July 16, 2008


Monkey Business: Spain apes the Declaration of Independence. (Wesley J. Smith, 07/21/2008, Weekly Standard)

[W]hy grant apes rights? After all, if the Spanish parliament deems these animals insufficiently protected, it can enact more stringent protections, as other countries have. But improving the treatment of apes--of which there are few in Spain--is not really the game that is afoot. Rather, as Pozas chortled after the environment committee of the Spanish parliament passed the resolutions committing Spain to the Great Ape Project, this precedent will be the "spear point" that breaks the "species barrier."

And why break the species barrier? Why, to destroy the unique status of man and thus initiate a wholesale transformation of Western civilization.

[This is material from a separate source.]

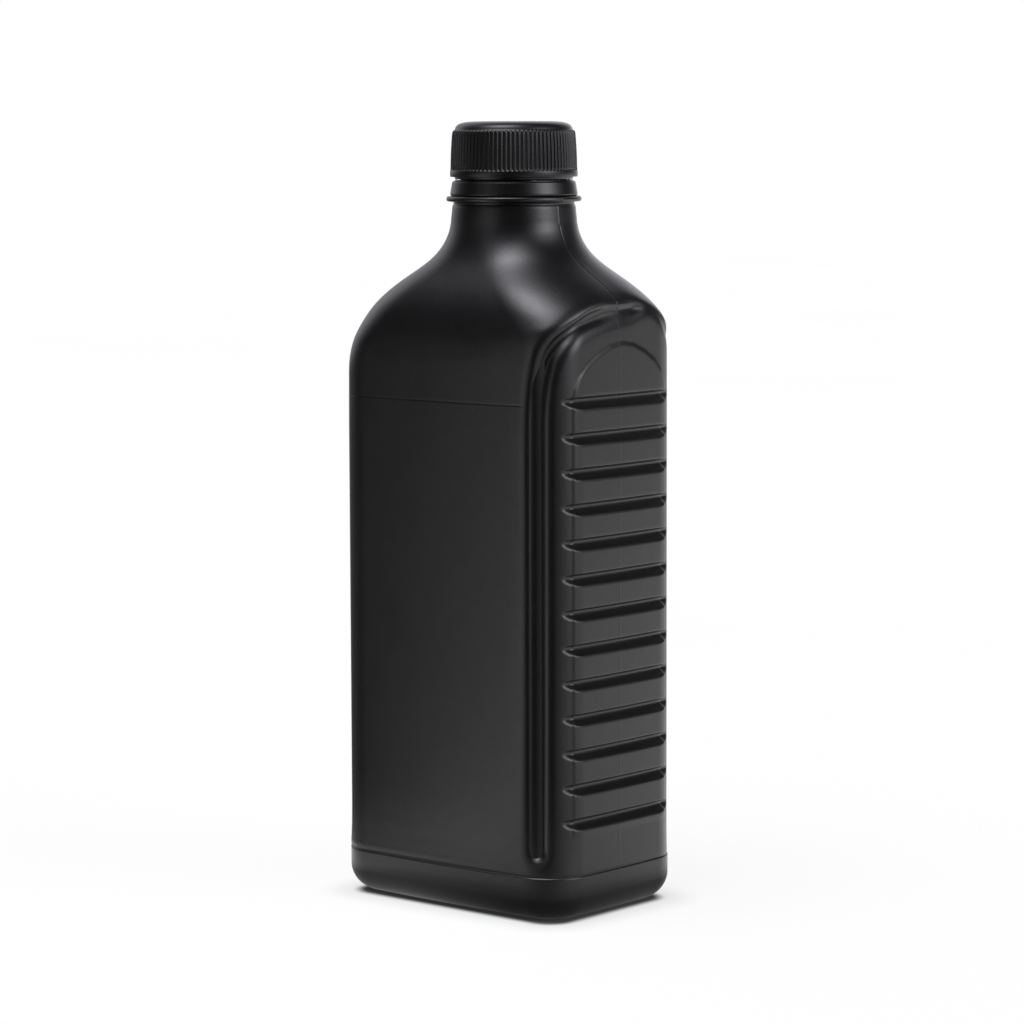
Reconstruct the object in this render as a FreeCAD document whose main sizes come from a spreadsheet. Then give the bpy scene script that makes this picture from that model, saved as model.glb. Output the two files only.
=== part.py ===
import FreeCAD, Part
import Sketcher
import math
import os

# One-litre oil bottle: blow-moulded shell, ribbed screw cap, tamper ring, sealing wad.
# Millimetres. +Z up, origin on the ground at the middle of the base footprint.
# -Y is a broad label face, +X the narrow ribbed grip side. The neck stands off centre, towards the grip side.

V = FreeCAD.Vector
doc = FreeCAD.newDocument("oil_bottle")

# ---------------------------------------------------------------- driving dimensions
DIMS = [
    # body section
    ("half_width", 45.9, "body half width at the middle of the narrow side"),
    ("half_depth", 31.9, "body half depth at the middle of the broad face"),
    ("corner_rad", 13.6, "plan radius of the four body corners"),
    ("broad_bow_rad", 727.2, "plan radius of the broad faces"),
    ("narrow_bow_rad", 463.1, "plan radius of the narrow sides"),
    ("wall", 1.1, "wall thickness"),
    ("floor_t", 1.4, "thickness of the base"),
    # base band
    ("band_h", 14.0, "height of the base parting line"),
    ("band_out", 0.45, "how far the base band stands proud"),
    ("base_fillet", 8.4, "radius round the foot"),
    ("push_up", 1.8, "depth of the recess under the base"),
    ("push_in", 13.0, "width of the standing ring under the base"),
    # shoulder and neck
    ("neck_x", 3.2, "neck axis offset from the middle of the base"),
    ("neck_rad", 19.4, "shoulder end radius at the neck"),
    ("shoulder_half_width", 49.4, "half width the shoulder grows to, about the neck axis"),
    ("shoulder_half_depth", 32.2, "half depth the shoulder grows to"),
    ("shoulder_z", 146.0, "where the shoulder starts"),
    ("neck_z", 210.0, "where the shoulder ends"),
    ("collar_rad", 19.05, "plain neck under the transfer ring"),
    ("transfer_rad", 20.8, "transfer ring radius"),
    ("transfer_z", 216.3, "underside of the transfer ring"),
    ("transfer_t", 1.7, "transfer ring thickness"),
    ("finish_rad", 16.4, "neck finish wall radius"),
    ("rim_z", 238.1, "top of the neck"),
    ("bore_rad", 14.2, "clear bore of the neck"),
    ("bead_rad", 17.5, "tamper bead radius"),
    ("bead_z", 221.2, "underside of the tamper bead"),
    # thread
    ("pitch", 4.0, "thread pitch, right hand"),
    ("neck_thread_z", 229.0, "centre of the neck thread at its start"),
    ("neck_thread_h", 5.0, "rise of the neck thread"),
    ("neck_crest_rad", 17.3, "neck thread crest radius"),
    ("cap_thread_z", 227.3, "centre of the cap thread at its start, closed"),
    ("cap_thread_h", 3.2, "rise of the cap thread"),
    ("cap_crest_rad", 16.72, "cap thread crest radius"),
    # grip side
    ("groove_top_z", 159.2, "top edge of the highest grip groove"),
    ("groove_pitch", 10.61, "spacing of the grip grooves"),
    ("groove_depth", 1.9, "grip groove depth"),
    ("frame_groove_rad", 2.75, "radius of the channel round the grip panel"),
    # cap
    ("cap_bottom_z", 223.9, "lower edge of the cap"),
    ("cap_top_z", 240.9, "top of the cap"),
    ("cap_flange_rad", 19.65, "plain band at the foot of the cap"),
    ("cap_flange_h", 2.1, "height of that band"),
    ("rib_crest_low", 19.5, "rib crest radius at the foot"),
    ("rib_crest_high", 18.9, "rib crest radius at the top"),
    ("rib_height", 0.5, "rib height"),
    ("rib_top_z", 237.9, "top of the ribs"),
    ("cap_bore_rad", 17.75, "inside radius of the cap"),
    ("cap_inner_top_z", 239.08, "inside top of the cap"),
    # tamper ring
    ("ring_bottom_z", 218.05, "underside of the tamper ring"),
    ("ring_top_z", 222.6, "top edge of the tamper ring"),
    ("ring_bore_rad", 17.95, "inside radius of the tamper ring"),
    ("ring_out_low", 19.6, "outer radius at the foot of the ring"),
    ("ring_out_high", 19.0, "outer radius at the top of the ring"),
    # wad
    ("wad_rad", 17.0, "sealing wad radius"),
    ("wad_t", 0.9, "sealing wad thickness"),
]
GROOVES = 13
RIBS = 88
ARCH_RINGS = 14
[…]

Specifically, by including animals in the "community of equals" and in effect declaring apes to be persons, the Great Ape Project would break the spine of Judeo-Christian moral philosophy, which holds that humans enjoy equal and incalculable moral worth, regardless of our respective capacities, age, and state of health. Once man is demoted to merely another animal in the forest, universal human rights will have to be tossed out and new criteria devised to determine which human/animal lives matter and which individuals can be treated like, well, animals.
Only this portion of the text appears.